What you are asked to do
All lines from the one with "Write the FreeCAD" through the one with "# the back plane, straight", and only those, are to be reproduced exactly, both ends included.

Records shown
····················
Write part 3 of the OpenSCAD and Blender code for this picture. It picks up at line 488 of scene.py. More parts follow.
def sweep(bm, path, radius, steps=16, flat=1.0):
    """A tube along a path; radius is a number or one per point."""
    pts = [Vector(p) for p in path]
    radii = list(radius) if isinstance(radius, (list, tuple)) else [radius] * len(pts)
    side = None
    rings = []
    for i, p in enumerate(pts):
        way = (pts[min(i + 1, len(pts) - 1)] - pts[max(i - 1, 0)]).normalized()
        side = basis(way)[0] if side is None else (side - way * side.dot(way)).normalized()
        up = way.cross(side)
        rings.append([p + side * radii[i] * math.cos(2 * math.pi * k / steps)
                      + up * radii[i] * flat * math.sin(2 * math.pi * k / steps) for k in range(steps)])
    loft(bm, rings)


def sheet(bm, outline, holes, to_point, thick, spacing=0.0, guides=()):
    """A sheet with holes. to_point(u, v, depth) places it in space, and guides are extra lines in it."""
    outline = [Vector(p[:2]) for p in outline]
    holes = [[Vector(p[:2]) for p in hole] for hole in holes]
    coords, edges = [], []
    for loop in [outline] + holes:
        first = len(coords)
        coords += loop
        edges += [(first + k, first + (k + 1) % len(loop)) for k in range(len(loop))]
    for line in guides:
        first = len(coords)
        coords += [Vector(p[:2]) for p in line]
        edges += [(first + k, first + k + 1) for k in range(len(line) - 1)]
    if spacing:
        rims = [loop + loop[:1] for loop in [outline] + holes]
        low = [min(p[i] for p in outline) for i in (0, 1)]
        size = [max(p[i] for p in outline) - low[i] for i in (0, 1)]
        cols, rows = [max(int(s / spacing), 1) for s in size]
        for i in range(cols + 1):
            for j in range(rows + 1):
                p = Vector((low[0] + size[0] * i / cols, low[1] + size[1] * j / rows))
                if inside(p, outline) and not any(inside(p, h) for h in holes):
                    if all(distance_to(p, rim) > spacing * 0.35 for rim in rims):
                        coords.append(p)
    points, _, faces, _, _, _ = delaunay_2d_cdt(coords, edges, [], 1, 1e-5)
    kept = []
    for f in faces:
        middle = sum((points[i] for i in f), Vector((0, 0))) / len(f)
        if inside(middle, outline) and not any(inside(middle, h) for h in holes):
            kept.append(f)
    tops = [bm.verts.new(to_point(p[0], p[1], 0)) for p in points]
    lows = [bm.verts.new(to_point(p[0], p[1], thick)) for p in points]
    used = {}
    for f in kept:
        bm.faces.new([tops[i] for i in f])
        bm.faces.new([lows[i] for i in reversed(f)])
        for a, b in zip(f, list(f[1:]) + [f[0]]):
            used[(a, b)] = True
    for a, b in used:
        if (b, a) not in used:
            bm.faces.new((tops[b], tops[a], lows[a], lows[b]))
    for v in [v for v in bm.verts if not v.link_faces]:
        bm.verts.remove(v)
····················
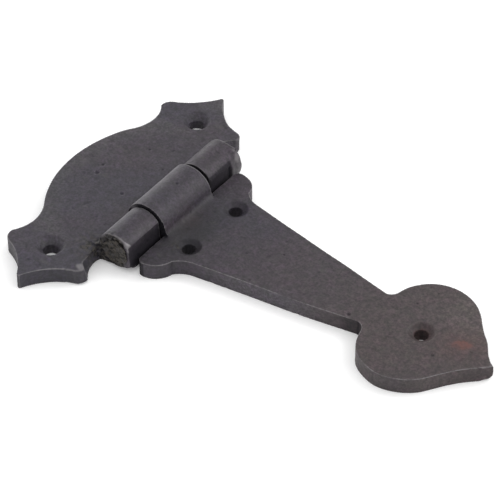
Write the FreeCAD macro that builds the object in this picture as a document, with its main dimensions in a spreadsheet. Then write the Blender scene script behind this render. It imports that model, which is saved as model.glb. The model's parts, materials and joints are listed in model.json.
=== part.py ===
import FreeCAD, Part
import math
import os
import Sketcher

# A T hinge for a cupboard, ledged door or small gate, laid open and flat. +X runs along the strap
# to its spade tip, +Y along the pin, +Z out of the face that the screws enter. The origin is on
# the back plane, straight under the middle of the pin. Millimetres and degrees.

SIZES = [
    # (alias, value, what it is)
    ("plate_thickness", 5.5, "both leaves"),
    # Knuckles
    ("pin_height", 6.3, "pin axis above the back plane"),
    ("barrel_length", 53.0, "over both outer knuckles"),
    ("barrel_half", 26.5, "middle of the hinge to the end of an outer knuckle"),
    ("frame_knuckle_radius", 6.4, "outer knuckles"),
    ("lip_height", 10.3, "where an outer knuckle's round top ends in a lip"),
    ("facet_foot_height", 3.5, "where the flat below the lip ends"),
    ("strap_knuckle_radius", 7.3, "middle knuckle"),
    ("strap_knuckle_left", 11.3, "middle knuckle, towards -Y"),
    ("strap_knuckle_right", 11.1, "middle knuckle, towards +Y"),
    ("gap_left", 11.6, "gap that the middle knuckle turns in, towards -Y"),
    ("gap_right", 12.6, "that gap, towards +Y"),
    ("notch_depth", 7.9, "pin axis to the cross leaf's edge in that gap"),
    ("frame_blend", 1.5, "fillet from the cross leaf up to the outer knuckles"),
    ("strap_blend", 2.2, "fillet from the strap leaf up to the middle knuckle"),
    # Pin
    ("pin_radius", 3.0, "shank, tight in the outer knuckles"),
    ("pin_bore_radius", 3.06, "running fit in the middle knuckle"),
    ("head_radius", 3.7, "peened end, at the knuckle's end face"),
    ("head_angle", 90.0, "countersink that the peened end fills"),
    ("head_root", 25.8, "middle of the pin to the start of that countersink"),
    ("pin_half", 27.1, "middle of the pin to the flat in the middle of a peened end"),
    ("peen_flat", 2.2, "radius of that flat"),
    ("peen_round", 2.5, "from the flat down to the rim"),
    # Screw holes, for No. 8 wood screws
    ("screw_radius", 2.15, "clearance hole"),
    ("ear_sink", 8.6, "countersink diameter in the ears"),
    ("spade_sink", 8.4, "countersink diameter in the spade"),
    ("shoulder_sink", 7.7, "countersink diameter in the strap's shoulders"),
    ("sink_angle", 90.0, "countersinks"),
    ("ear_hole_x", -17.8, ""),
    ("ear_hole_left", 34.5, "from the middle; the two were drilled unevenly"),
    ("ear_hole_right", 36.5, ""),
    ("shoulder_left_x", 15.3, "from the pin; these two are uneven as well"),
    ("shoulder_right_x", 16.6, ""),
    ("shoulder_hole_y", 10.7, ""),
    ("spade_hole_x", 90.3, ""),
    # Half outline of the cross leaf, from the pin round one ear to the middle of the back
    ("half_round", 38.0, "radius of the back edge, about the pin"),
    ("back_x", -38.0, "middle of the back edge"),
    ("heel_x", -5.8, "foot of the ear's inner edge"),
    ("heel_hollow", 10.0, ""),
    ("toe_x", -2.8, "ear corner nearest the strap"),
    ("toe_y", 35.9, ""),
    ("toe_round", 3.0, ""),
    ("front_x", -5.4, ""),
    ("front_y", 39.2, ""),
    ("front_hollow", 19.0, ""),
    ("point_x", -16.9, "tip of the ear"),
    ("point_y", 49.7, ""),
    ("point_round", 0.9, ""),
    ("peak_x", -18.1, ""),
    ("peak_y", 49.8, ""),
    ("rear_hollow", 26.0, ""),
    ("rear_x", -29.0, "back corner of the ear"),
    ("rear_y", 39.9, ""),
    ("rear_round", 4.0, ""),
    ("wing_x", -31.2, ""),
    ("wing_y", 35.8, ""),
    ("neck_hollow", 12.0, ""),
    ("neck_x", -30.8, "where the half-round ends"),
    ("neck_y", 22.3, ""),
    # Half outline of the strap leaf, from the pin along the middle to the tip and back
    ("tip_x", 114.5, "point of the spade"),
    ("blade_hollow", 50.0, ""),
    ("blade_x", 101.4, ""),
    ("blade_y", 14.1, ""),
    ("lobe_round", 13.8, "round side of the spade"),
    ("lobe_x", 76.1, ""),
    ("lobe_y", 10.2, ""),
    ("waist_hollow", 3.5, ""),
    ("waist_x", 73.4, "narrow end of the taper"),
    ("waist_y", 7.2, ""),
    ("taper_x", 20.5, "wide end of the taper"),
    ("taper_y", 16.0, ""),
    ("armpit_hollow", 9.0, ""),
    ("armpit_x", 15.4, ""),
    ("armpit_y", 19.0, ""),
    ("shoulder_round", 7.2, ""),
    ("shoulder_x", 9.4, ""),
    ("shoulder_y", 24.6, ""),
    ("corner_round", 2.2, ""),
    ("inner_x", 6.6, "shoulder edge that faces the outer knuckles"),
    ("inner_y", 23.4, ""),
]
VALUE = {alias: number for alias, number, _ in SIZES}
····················
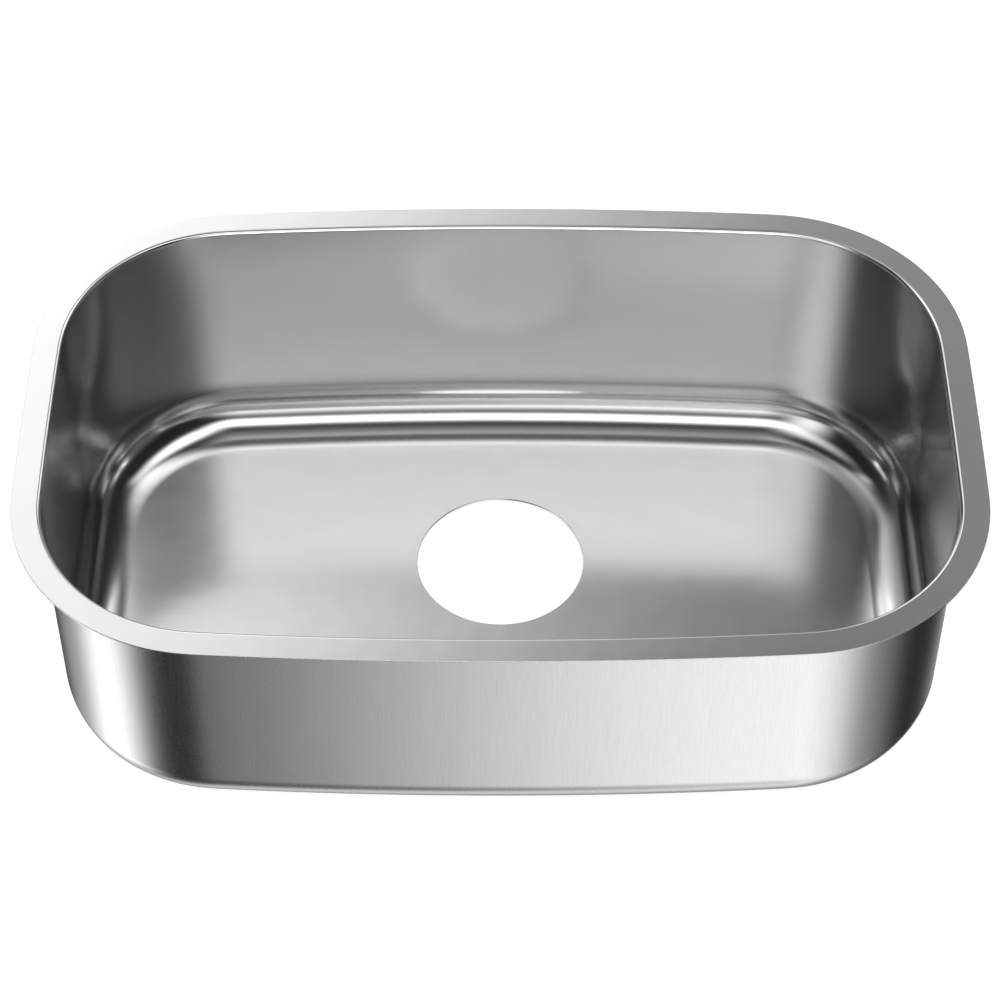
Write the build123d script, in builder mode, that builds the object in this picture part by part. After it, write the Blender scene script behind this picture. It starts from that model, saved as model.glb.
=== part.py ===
····················
Full answer
Write the FreeCAD macro that builds the object in this picture as a document, with its main dimensions in a spreadsheet. Then write the Blender scene script behind this render. It imports that model, which is saved as model.glb. The model's parts, materials and joints are listed in model.json.
=== part.py ===
import FreeCAD, Part
import math
import os
import Sketcher

# A T hinge for a cupboard, ledged door or small gate, laid open and flat. +X runs along the strap
# to its spade tip, +Y along the pin, +Z out of the face that the screws enter. The origin is on
# the back plane, straight under the middle of the pin. Millimetres and degrees.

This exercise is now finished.